Law: And then he tipped ice over his head

Robert Palache, the lawyer with the wacky reputation, is changing jobs.
Click to follow
The Independent Culture
The trouble is, law is a young person's profession - the hours means that it can be tough, both physically and mentally," admits the forty-year old "showman" securitisation lawyer, Robert Palache, who is leaving London's largest law firm Clifford Chance - and the law - to become an investment banker with Japanese investment bank Nomura International. However, it is highly unlikely that the working culture there will be less stressful. He says: "I'm not leaving for the easy life - this will be a big, big challenge."

Apart from a stint with Citibank on secondment from Clifford Chance, Palache has been with one law firm for 18 years, and is acknowledged as a securitisation expert's expert. His move is unusual in that most lawyers who join the business world stay lawyers - this includes Clifford Chance's former managing partner, Geoffrey Howe , who is now in-house counsel at Robert Fleming. Palache explains that being a lawyer no longer means joining as a young boy and leaving as a grey old man: "There are more moves out of law and also back in, which can only be a good thing for the profession and for business."

But there is probably also an element of fortysomething angst in Palache's decision. He says the offer from the headhunters to switch came at the right time.

His contemporaries and rivals see it as a logical move for him as he has "gone as far as he can or wants to go as a lawyer". He will be crossing the divide and will be in a position to pick and choose which law firms and lawyers Nomura will use.

Palache says that he has received congratulations from a number of other law firms, including a former colleague at the US firm, Weil Gotshal & Manges, but none from Freshfields or Allen & Overy - "I can only assume they are on holiday. And in the week when City law firm Slaughter and May has been reported as being the most profitable law firm, I also received calls from two of its partners congratulating me - that was pretty quick off the mark."

He will not be drawn on the subject of the money he will be on at Nomura. But the move will mean a change both of culture and in the numbers of people he will be running. At Clifford Chance, he is managing 360 lawyers, as well as doing legal work, but at Nomura, where he will be a director and joint head of securitisations in the Principal Finance Group, he will head a group of 10. But as one current colleague comments: "He is leaving one big group of big fee earners to head a group of even bigger fee earners."

Palache's life has had its own share of challenges. His ancestors emigrated to England in the late 19th century, and he is the product of a Dutch Jewish father and an Eastern European mother. He was the first in his family to go to university and studied law at Magdalene College, Cambridge, before applying to a number of law firms in the City.
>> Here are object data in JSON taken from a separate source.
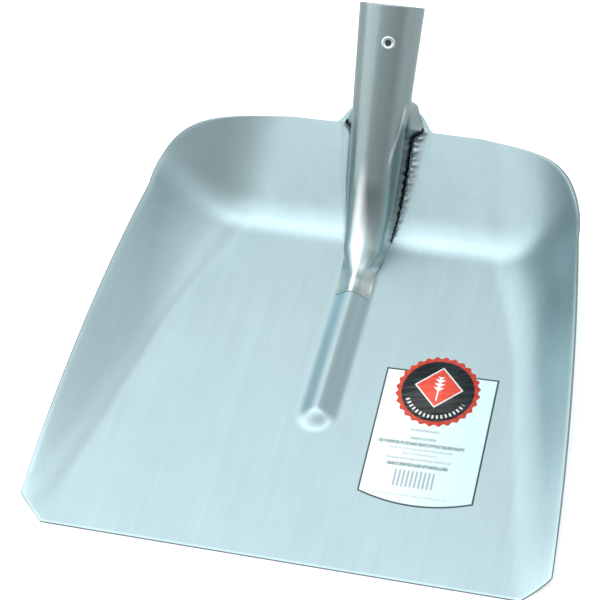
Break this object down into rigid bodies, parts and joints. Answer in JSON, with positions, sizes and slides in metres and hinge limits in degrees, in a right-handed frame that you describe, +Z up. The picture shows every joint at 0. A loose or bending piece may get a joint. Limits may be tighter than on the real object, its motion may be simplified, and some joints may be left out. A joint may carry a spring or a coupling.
{
  "type": "grain scoop shovel head",
  "caption": "Wide pressed sheet-steel scoop shovel head with raised sides and back, a pressed rib and a welded conical socket that takes a wooden handle.",
  "frame": {"origin": "under the middle of the shovel head, on the plane that the floor of the pan rests on", "axes": "+Z up, +Y from the cutting edge towards the socket mouth, +X across the pan"},
  "size_m": [0.3292, 0.3656, 0.128],
  "materials": {
    "pan_sheet": "satin, fine lengthwise grain",
    "socket_sheet": "semi-bright, drawn along the tube",
    "weld_metal": "rough bead",
    "eyelet_metal": "bright",
    "label_paper": "satin coated paper",
    "seal_print": "gloss printed sticker"
  },
  "bodies": {
    "root": {"blade": "pan_sheet", "socket": "socket_sheet", "weld_left": "weld_metal", "weld_right": "weld_metal", "seam_weld": "weld_metal", "nail_eyelet": "eyelet_metal", "label": "label_paper", "seal_sticker": "seal_print"}
  },
  "joints": []
}
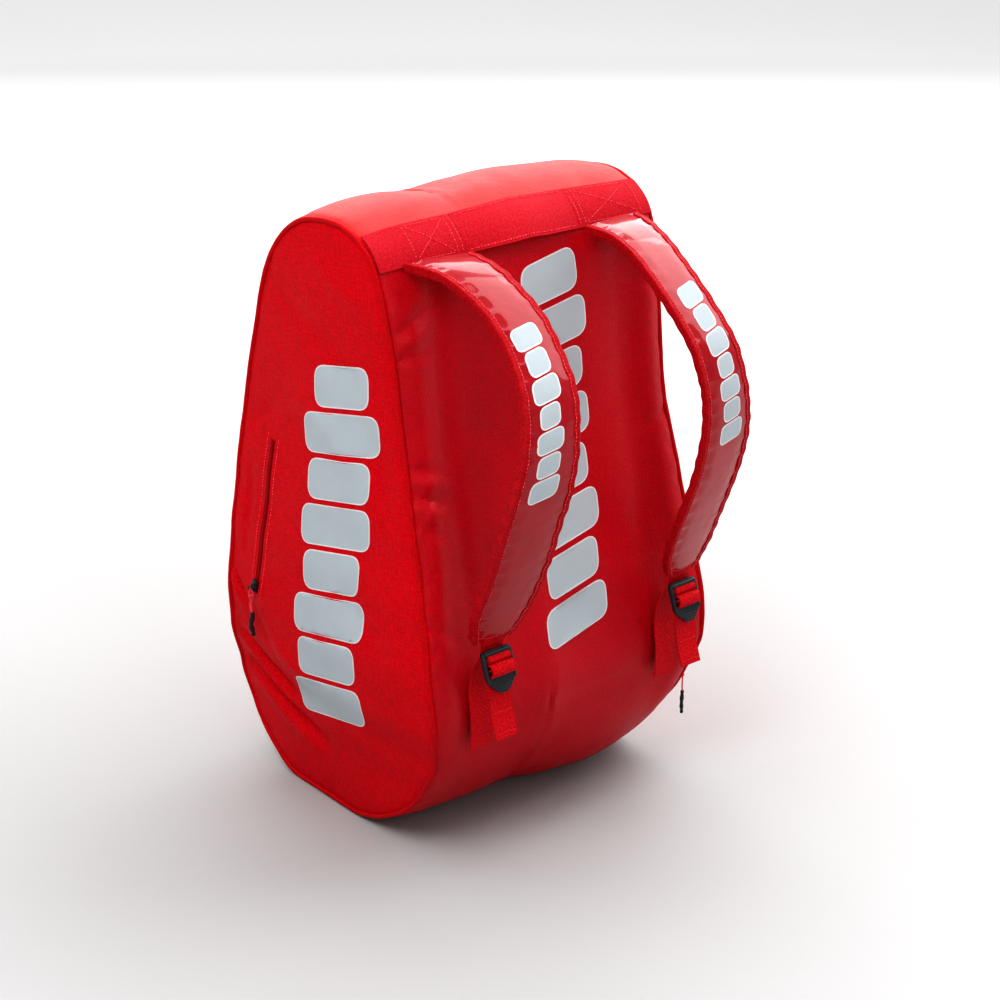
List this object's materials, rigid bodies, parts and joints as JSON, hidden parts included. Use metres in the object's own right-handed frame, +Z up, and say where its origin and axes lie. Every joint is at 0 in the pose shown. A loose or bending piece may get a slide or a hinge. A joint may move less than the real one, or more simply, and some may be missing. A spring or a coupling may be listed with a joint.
{
  "type": "racket tournament bag",
  "caption": "Backpack-style racket bag: teardrop body with piping, front and side zip doors, grab handle, two padded shoulder straps with ladder-lock buckles.",
  "frame": {"origin": "centre of the flat base on which the bag stands", "axes": "+Z up, -Y towards the wearer (shoulder-strap side), +X to the side with the racket door"},
  "size_m": [0.3662, 0.4214, 0.61],
  "materials": {
    "body_fabric": "coated polyester, soft satin sheen",
    "piping": "fabric-covered cord, satin",
    "zip_tape": "woven zip tape with nylon coil",
    "lining": "matt polyester lining",
    "board": "stiffener board",
    "webbing": "ribbed polyester webbing",
    "strap_gloss": "glossy coated face",
    "strap_padding": "air mesh over foam",
    "buckle_plastic": "moulded acetal, fine texture",
    "slider_metal": "black painted zinc",
    "pull_rubber": "moulded grip on a braided cord"
  },
  "bodies": {
    "root": {"base_panel": "body_fabric", "base_board": "board", "front_lower_panel": "body_fabric", "front_arch": "body_fabric", "front_zip": "zip_tape", "top_panel": "body_fabric", "back_panel": "body_fabric", "left_side_panel": "body_fabric", "right_side_sill": "body_fabric", "left_piping": "piping", "right_piping": "piping", "racket_zip": "zip_tape", "racket_divider": "lining", "organizer_pocket": "lining", "pocket_lining": "lining", "pocket_zip": "zip_tape", "band_left": "webbing", "band_right": "webbing", "left_lower_web": "webbing", "right_lower_web": "webbing"},
    "front_door": {"front_door": "body_fabric"},
    "side_door": {"right_side_door": "body_fabric"},
    "handle": {"grab_handle": "webbing"},
    "pocket_slider": {"pocket_slider": "slider_metal"},
    "pocket_pull": {"pocket_pull": "pull_rubber"},
    "racket_slider": {"racket_slider": "slider_metal"},
    "racket_pull": {"racket_pull": "pull_rubber"},
    "front_slider_left": {"front_slider_left": "slider_metal"},
    "front_pull_left": {"front_pull_left": "pull_rubber"},
    "front_slider_right": {"front_slider_right": "slider_metal"},
    "front_pull_right": {"front_pull_right": "pull_rubber"},
    "left_strap": {"left_strap_pad": "strap_padding", "left_strap_cover": "strap_gloss", "left_strap_loop": "webbing"},
    "left_lock": {"left_ladder_lock": "buckle_plastic"},
    "left_tail": {"left_web_tail": "webbing"},
    "right_strap": {"right_strap_pad": "strap_padding", "right_strap_cover": "strap_gloss", "right_strap_loop": "webbing"},
    "right_lock": {"right_ladder_lock": "buckle_plastic"},
    "right_tail": {"right_web_tail": "webbing"}
  },
  "joints": [
    {"name": "front_door_swing", "type": "hinge", "parent": "root", "child": "front_door", "pos_m": [0, 0.14768, 0.12], "axis": [-1, 0, 0], "range_deg": [0, 100]},
    {"name": "side_door_swing", "type": "hinge", "parent": "root", "child": "side_door", "pos_m": [0.16395, -0.01, 0.08], "axis": [0, 1, 0], "range_deg": [0, 90]},
    {"name": "handle_lift", "type": "slide", "parent": "root", "child": "handle", "axis": [0, -0.6763, 0.7366], "range_m": [0, 0.015]},
    {"name": "pocket_slider_slide", "type": "slide", "parent": "root", "child": "pocket_slider", "axis": [0.065, -0.1445, 0.9874], "range_m": [0, 0.12]},
    {"name": "pocket_pull_swing", "type": "hinge", "parent": "pocket_slider", "child": "pocket_pull", "pos_m": [-0.1839, 0.08835, 0.20806], "axis": [0, 1, 0], "range_deg": [0, 120]},
    {"name": "racket_slider_slide", "type": "slide", "parent": "root", "child": "racket_slider", "axis": [0.2168, -0.2819, 0.9346], "range_m": [0, 0.044]},
    {"name": "racket_pull_swing", "type": "hinge", "parent": "racket_slider", "child": "racket_pull", "pos_m": [0.16981, -0.16194, 0.10377], "axis": [0, -1, 0], "range_deg": [0, 120]},
    {"name": "front_slider_left_slide", "type": "slide", "parent": "front_door", "child": "front_slider_left", "axis": [-1, 0, 0], "range_m": [0, 0.05]},
    {"name": "front_pull_left_swing", "type": "hinge", "parent": "front_slider_left", "child": "front_pull_left", "pos_m": [-0.01, 0.06814, 0.56457], "axis": [1, 0, 0], "range_deg": [0, 110]},
    {"name": "front_slider_right_slide", "type": "slide", "parent": "front_door", "child": "front_slider_right", "axis": [1, 0, 0], "range_m": [0, 0.05]},
    {"name": "front_pull_right_swing", "type": "hinge", "parent": "front_slider_right", "child": "front_pull_right", "pos_m": [0.01, 0.06814, 0.56457], "axis": [1, 0, 0], "range_deg": [0, 110]},
    {"name": "left_strap_swing", "type": "hinge", "parent": "root", "child": "left_strap", "pos_m": [-0.103, -0.112, 0.572], "axis": [-1, 0, 0], "range_deg": [-3, 4], "deforming": ["left_lower_web"]},
    {"name": "left_lock_tilt", "type": "hinge", "parent": "left_strap", "child": "left_lock", "pos_m": [-0.117, -0.20827, 0.22635], "axis": [-1, 0, 0], "range_deg": [0, 30]},
    {"name": "left_tail_slide", "type": "slide", "parent": "left_lock", "child": "left_tail", "axis": [0, -0.3387, -0.9409], "range_m": [-0.015, 0.012]},
    {"name": "right_strap_swing", "type": "hinge", "parent": "root", "child": "right_strap", "pos_m": [0.103, -0.112, 0.572], "axis": [-1, 0, 0], "range_deg": [-3, 4], "deforming": ["right_lower_web"]},
    {"name": "right_lock_tilt", "type": "hinge", "parent": "right_strap", "child": "right_lock", "pos_m": [0.117, -0.20827, 0.22635], "axis": [-1, 0, 0], "range_deg": [0, 30]},
    {"name": "right_tail_slide", "type": "slide", "parent": "right_lock", "child": "right_tail", "axis": [0, -0.3387, -0.9409], "range_m": [-0.015, 0.012]}
  ],
  "couplings": [
    {"joint": "left_tail_slide", "follows": "left_strap_swing", "m_per_rad": -0.206},
    {"joint": "right_tail_slide", "follows": "right_strap_swing", "m_per_rad": -0.206}
  ]
}
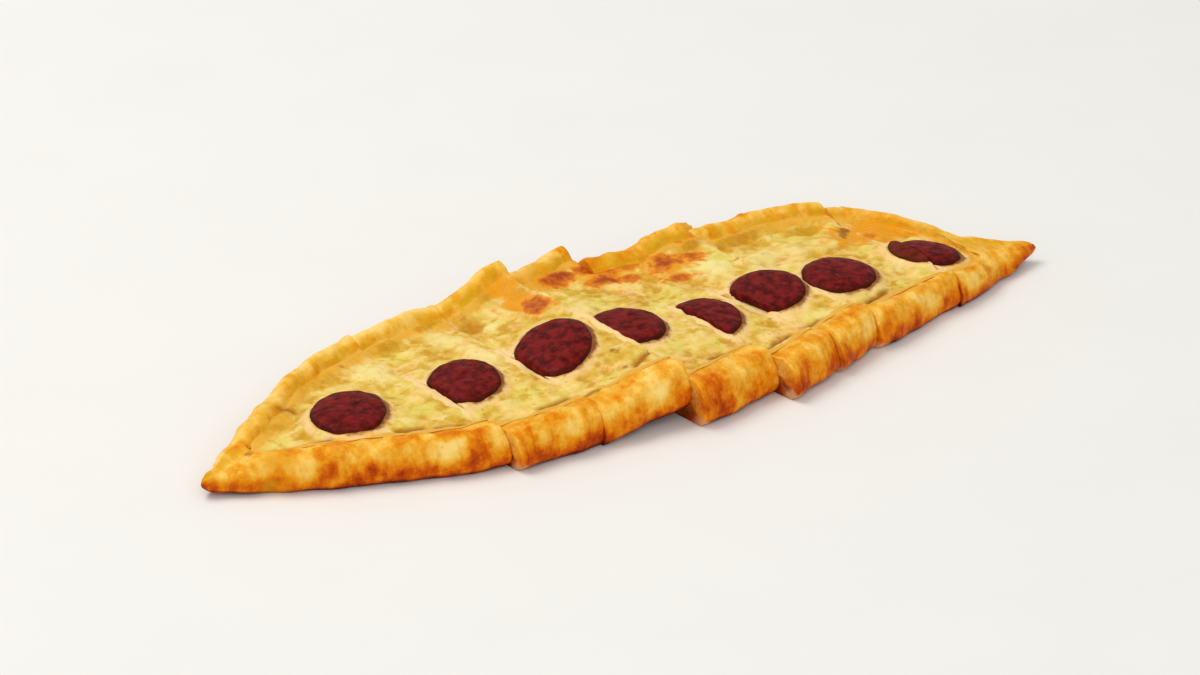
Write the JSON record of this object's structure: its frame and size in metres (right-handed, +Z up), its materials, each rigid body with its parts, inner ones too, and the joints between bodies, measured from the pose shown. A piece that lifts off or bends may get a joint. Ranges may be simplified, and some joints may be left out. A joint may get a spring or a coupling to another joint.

He remembers his first interview, where he sat on a stool at one end of the room, while "the first question which the three elderly gentlemen in large armchairs asked was `what does your father do?'."

As Palache recalls, his father had just started driving a minicab because his restaurant had gone bust, so he just mumbled, guessing that this information was probably unlikely to impress the panel, or get him a job offer from the firm.

His next interview was at Coward Chance (which later merged with Clifford Turner to become Clifford Chance) where one of the interviewing panel was the partner who is now senior partner, Keith Clark. Palache says that the firm seemed much more light-hearted and less stuffy, so he cancelled the other appointments as soon as he got the job offer.

He qualified in 1981, and was working in the area of finance where not just companies, but countries such as Rumania and Nigeria, had to have their debts reorganised - it was a matter of being in the right place at a very lucrative and creative time for lawyers and other professional advisers. Palache became a partner in 1988, rising to managing partner of the firm's finance practice in 1995.

But his steady rise at the firm did not prevent the growth of his "wacky" reputation. The showmanship is the legal equivalent of pulling a rabbit out of a hat. He is known for saving deals from disaster by wandering in at the last minute and coming up with a solution written on the back of an envelope. Another tale doing the rounds is when, with minutes to go to the closing of a multi-million deal, and no sign of the money being released, Palache poured an ice bucket over his head (which certainly stimulated the brain cells) scribbled an opinion on a fax, and that got the money moving immediately.

And as another former colleague, Allen & Overy partner Mark Raines, comments: "He is certainly larger than life, and if a firm the size and depth of Clifford Chance couldn't hold him, no law firm could. When lawyers get bored with doing deals, they generally go to a bank, and if you are going to a bank, then you may as well go to one of the highest rollers."

When queried about being something of a showman, Palache says that it comes from developing communication skills to help people understand what is being said, and "make it a bit of fun, because it can be incredibly dull. It's important to remember that it is only business - it's not like being a nurse or doctor where someone may die - it is important to treat it with a sense of irony."

Palache will, however, admit that he gets the style of showmanship from Monty Python - which will no doubt prove useful now that he will be doing something completely different.